英語を話すなら英語で考える習慣を身につけよ

【三宅】新条さんの著書『30日で英語が話せるマルチリンガルメソッド』を拝見しても、無駄なことはしないと書いてありますよね。やはり、英語の学び方はこれがいいし、他言語も同じように学べるということでしょうか。

三宅義和・イーオン社長

【新条】英語の場合は、日本では学校で習いますからゼロベースではないので、英会話を学び直すのに、それを応用すればいい。ところが、タイなど出張するビジネスマンにレッスンをすることがありますが、2、3回のレッスンで、必要最低限は話せるようになるんです。

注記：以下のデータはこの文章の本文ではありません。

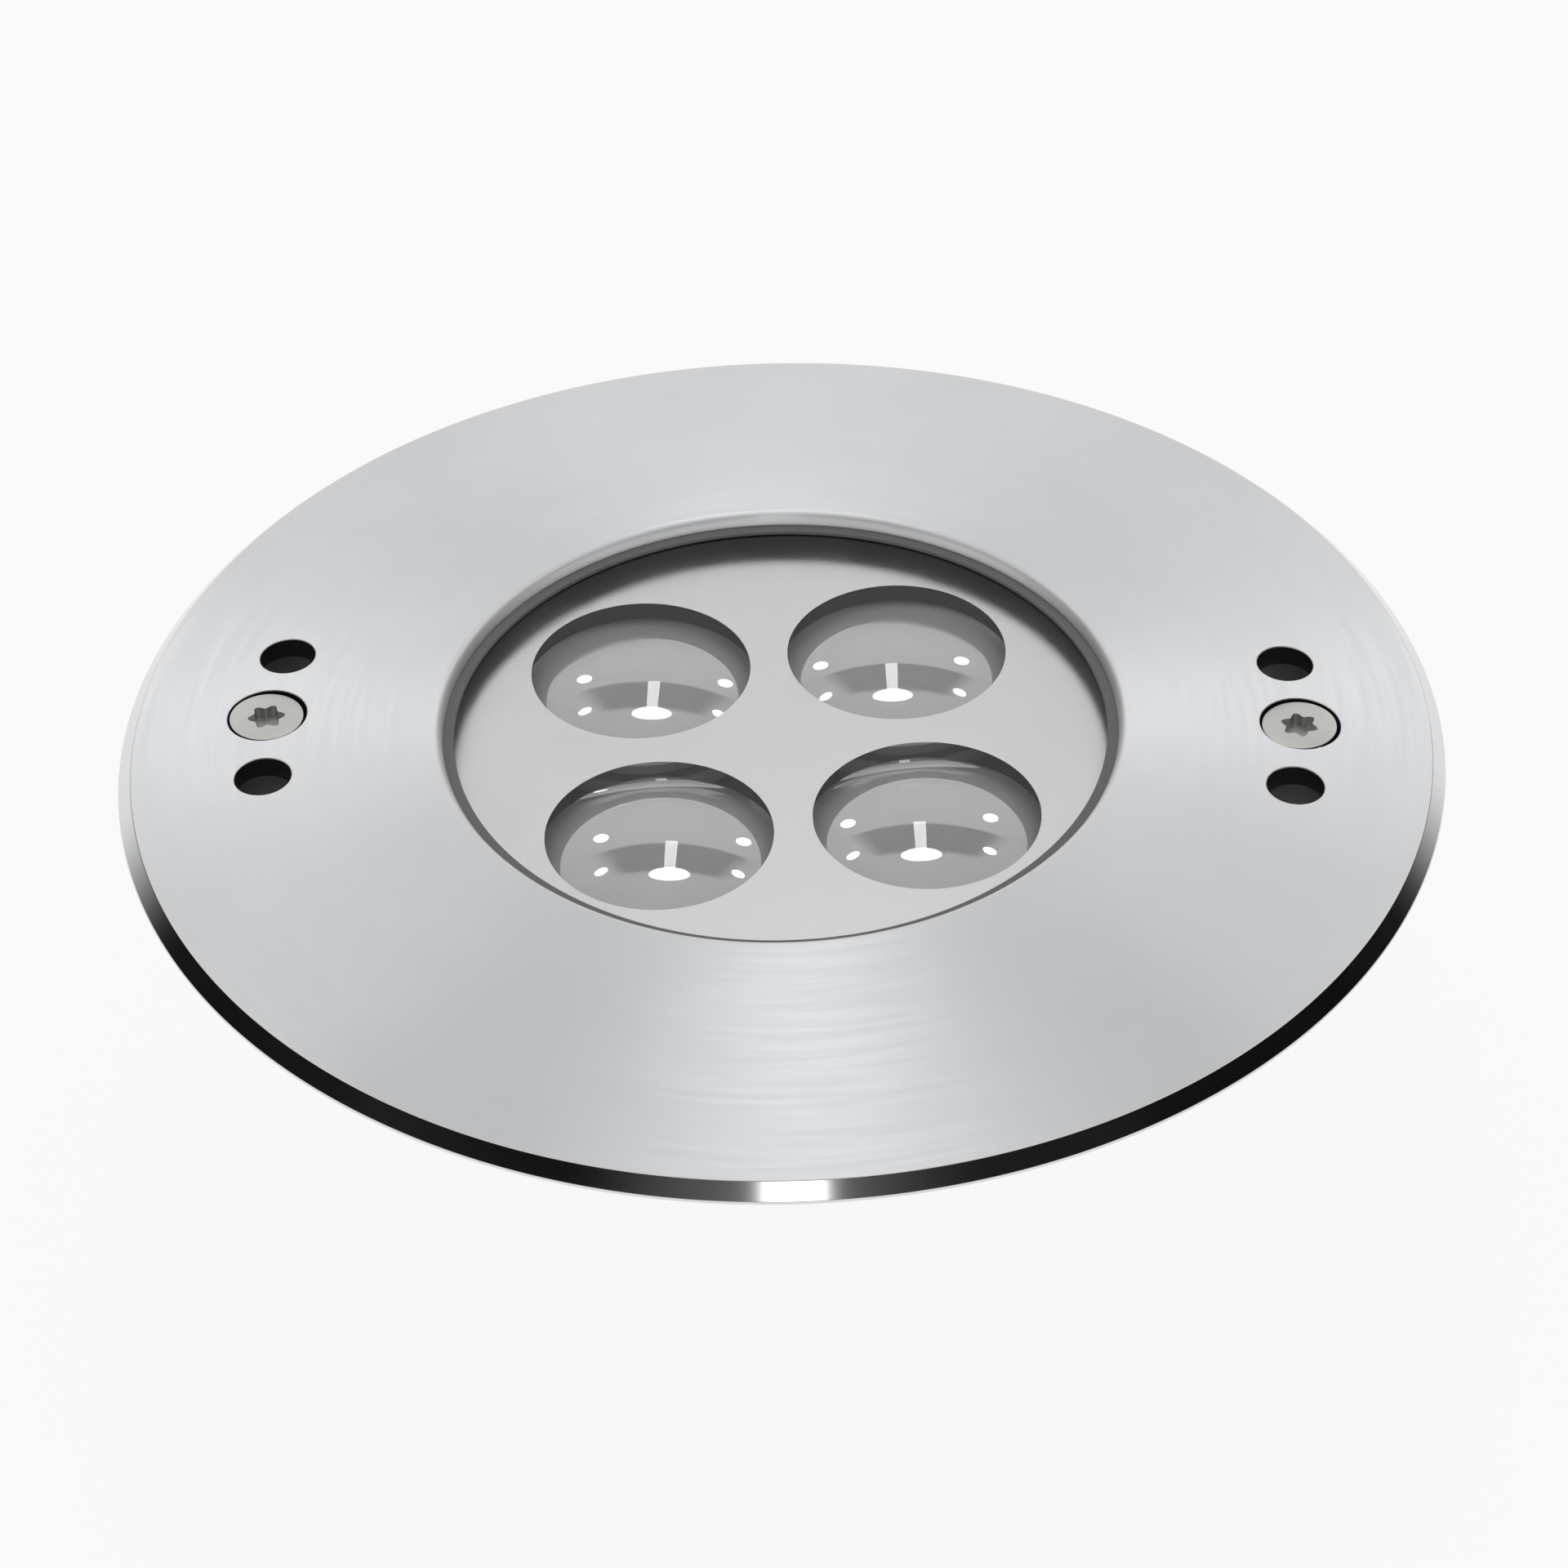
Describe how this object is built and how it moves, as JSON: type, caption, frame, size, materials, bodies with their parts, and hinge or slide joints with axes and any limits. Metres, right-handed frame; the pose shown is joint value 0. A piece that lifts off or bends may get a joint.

まず、自分にとって必要な単語を絞り込みます。そして、それをどんどん使うことです。本にも書いているんですけど「1000文チャレンジ」といって、名詞10個、動詞10個、形容詞10個。それを掛け算すると、理論的には1000文できます。これで日常会話は大丈夫です。

これは、英語を話すのであれば、英語で考えたほうが速いという発想なんです。単語を覚えるよりも、限定された単語を使ってどんどんセンテンスをつくっていく。そのほうがはやく話せるようになります。

【三宅】なるほど、今の話を聞いて、やはり使うことを前提として学ぶ、その必要最小限の勉強をするということですね。それはどんな言語にも当てはまりそうです。

最近、「Englishes」という概念が注目されています。世界に存在する英語は1種類ではない、ということです。かつてはネイティブのようにしゃべるのが良いとされていましたが、どんな英語を使っても、コミュニケーションができればいい、ということだと思います。

【新条】アジアで一番使われているのは「アジア英語」ですね。グローバルに活躍する人が増えたとはいえ、アジア人が話す英語はおそらくアジア英語です。これが日本人にとってグッドニュースなのは、アジア人は同じ間違いをしやすい、ということです。

【三宅】そうなのですか。

【新条】中国語もタイ語も前置詞がありません。複数形もない。だから、みんなが同じように間違います。アジア人にとって、日本人の片言英語は、ちょうどいい形で彼らに通じるわけです(笑)。